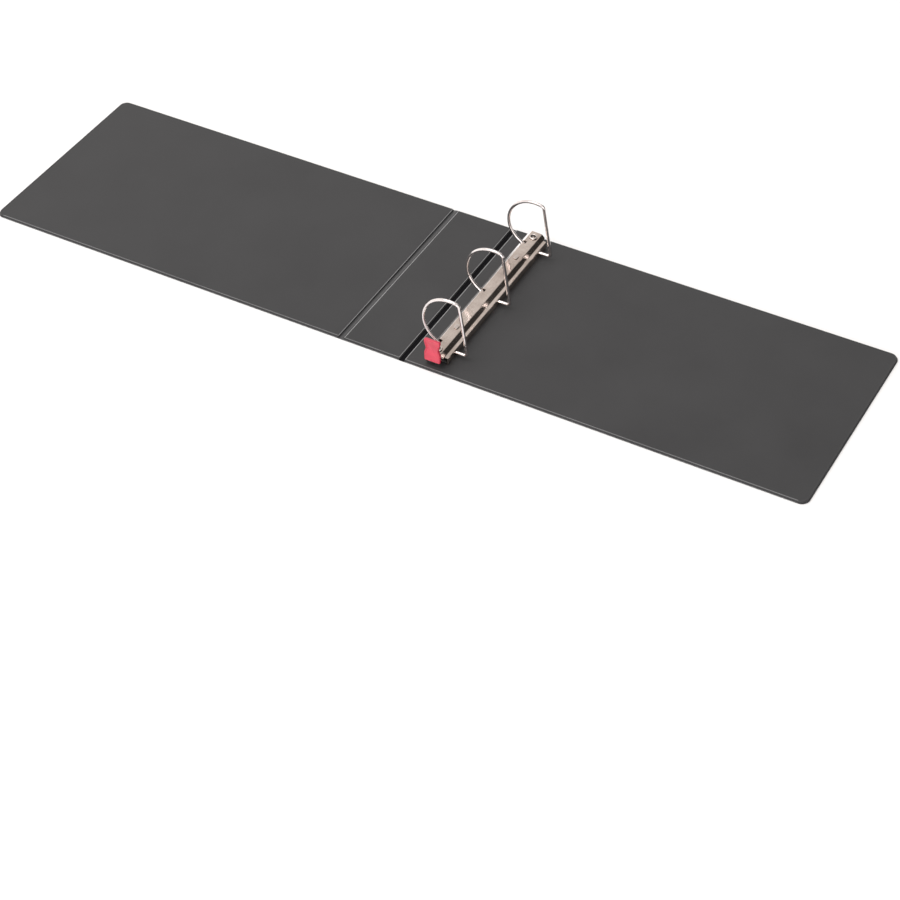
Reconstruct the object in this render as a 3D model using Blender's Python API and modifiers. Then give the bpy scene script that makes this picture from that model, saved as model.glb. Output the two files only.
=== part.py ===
"""Three-ring binder with slanted D-shaped rings, lying open and flat.

Three covered boards (front, spine, back) are joined by two flexible hinge webs.
The ring mechanism is riveted to the back cover beside the spine: a plated housing,
two sprung hinge plates that carry the ring halves, a travel bar that locks them,
and a lever with a moulded grip at the near end.

Frame: metres, +Z up. The origin is on the surface the binder lies on, under the
middle of the spine. +X runs to the back cover, +Y to the far edge of the covers.
"""
import math

import bmesh
import bpy
from mathutils import Matrix, Vector

MM = 0.001

# ---- covers -----------------------------------------------------------------
PANEL_WIDTH = 522.0 * MM        # middle of a hinge groove to the cover's outer edge
SPINE_WIDTH = 85.0 * MM         # between the middles of the two grooves
COVER_HEIGHT = 288.0 * MM       # along Y
CORNER_RADIUS = 11.0 * MM
SKIN = 0.4 * MM                 # vinyl sheet
BOARD = 1.8 * MM                # chipboard
GAP = 0.3 * MM                  # between layers that lie on each other
RIM = 1.2 * MM                  # turned-down welded edge of the inner sheet
WEB_THICKNESS = 0.8 * MM
WEB_LENGTH = 5.2 * MM           # between the two bend lines of one groove
WEB_END_CLEARANCE = 0.3 * MM    # between a web's round end and the panel beside it

# ---- rings ------------------------------------------------------------------
RING_SPACING = 108.0 * MM
WIRE = 4.2 * MM                 # diameter
RING_CENTRE_X = 47.0 * MM       # from the middle of the back groove
RING_CENTRE_Z = 48.5 * MM
RING_RADIUS = 36.0 * MM         # centre line of the round side
LEG_FOOT_X = 70.7 * MM          # where the leg's line meets the foot's
LEG_LEAN = math.radians(8.5)
TOP_CORNER_RADIUS = 5.0 * MM
FOOT_CORNER_RADIUS = 3.4 * MM
RING_SPLIT_FALL = math.radians(7.0)     # past the round side's highest point, where the halves meet
ROUND_SIDE_FALL = math.radians(13.0)    # past it, where the round side ends in a straight
RING_STEP = 1.3 * MM            # half the length of the stepped joint
TENON = 2.6 * MM                # diameter of the riveted wire ends
LEFT_LEG_INSET = 6.2 * MM       # from the housing's left side
RIGHT_TENON_INSET = 4.1 * MM    # from the right plate's pivot line
ROUND_SIDE_END = math.radians(-124.0)   # where the round side turns down into the left leg
KNEE_RADIUS = 2.4 * MM
LEFT_FOOT_RAISE = 0.35 * MM     # of the left leg's end above the plate
STEP_PLAY = 0.15 * MM           # between the two halves' steps
TENON_BELOW = 1.2 * MM          # the plate's middle
TENON_OVERLAP = 1.0 * MM        # of a tenon into the left leg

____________

**Given request**: Copy out only the lines running from the beginning of the data to the line with "WEB_END_CLEARANCE = 0.3", both ends included.

**Solution for this problem**:
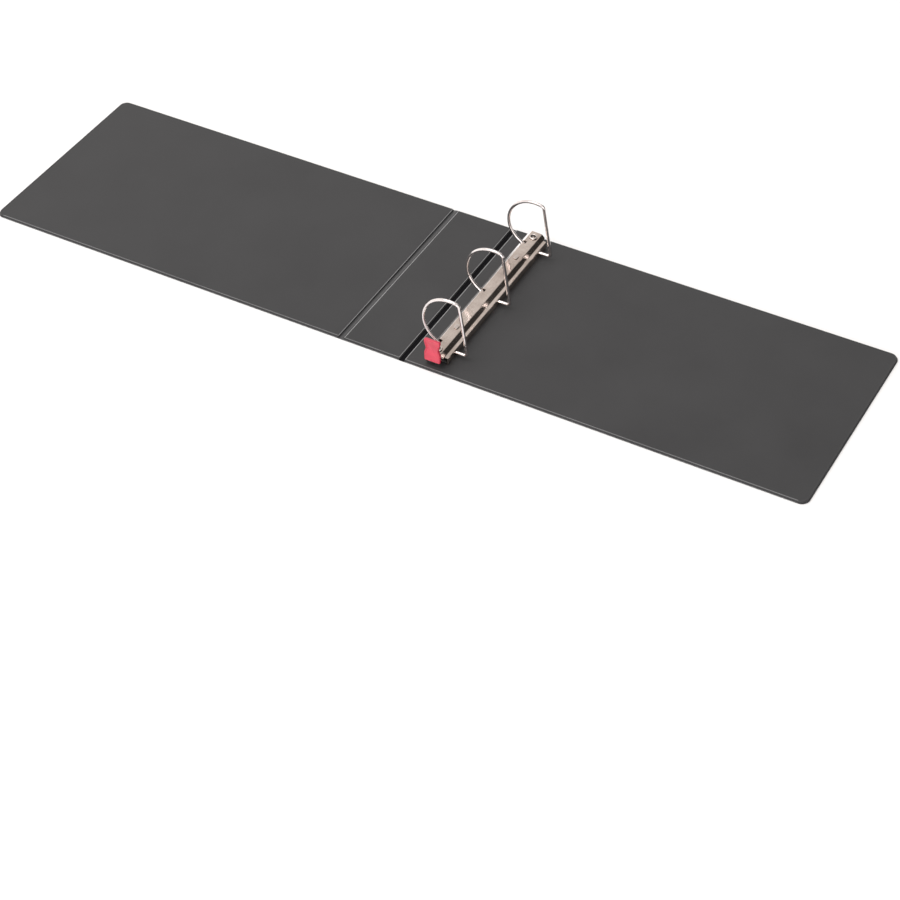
Reconstruct the object in this render as a 3D model using Blender's Python API and modifiers. Then give the bpy scene script that makes this picture from that model, saved as model.glb. Output the two files only.
=== part.py ===
"""Three-ring binder with slanted D-shaped rings, lying open and flat.

Three covered boards (front, spine, back) are joined by two flexible hinge webs.
The ring mechanism is riveted to the back cover beside the spine: a plated housing,
two sprung hinge plates that carry the ring halves, a travel bar that locks them,
and a lever with a moulded grip at the near end.

Frame: metres, +Z up. The origin is on the surface the binder lies on, under the
middle of the spine. +X runs to the back cover, +Y to the far edge of the covers.
"""
import math

import bmesh
import bpy
from mathutils import Matrix, Vector

MM = 0.001

# ---- covers -----------------------------------------------------------------
PANEL_WIDTH = 522.0 * MM        # middle of a hinge groove to the cover's outer edge
SPINE_WIDTH = 85.0 * MM         # between the middles of the two grooves
COVER_HEIGHT = 288.0 * MM       # along Y
CORNER_RADIUS = 11.0 * MM
SKIN = 0.4 * MM                 # vinyl sheet
BOARD = 1.8 * MM                # chipboard
GAP = 0.3 * MM                  # between layers that lie on each other
RIM = 1.2 * MM                  # turned-down welded edge of the inner sheet
WEB_THICKNESS = 0.8 * MM
WEB_LENGTH = 5.2 * MM           # between the two bend lines of one groove
WEB_END_CLEARANCE = 0.3 * MM    # between a web's round end and the panel beside it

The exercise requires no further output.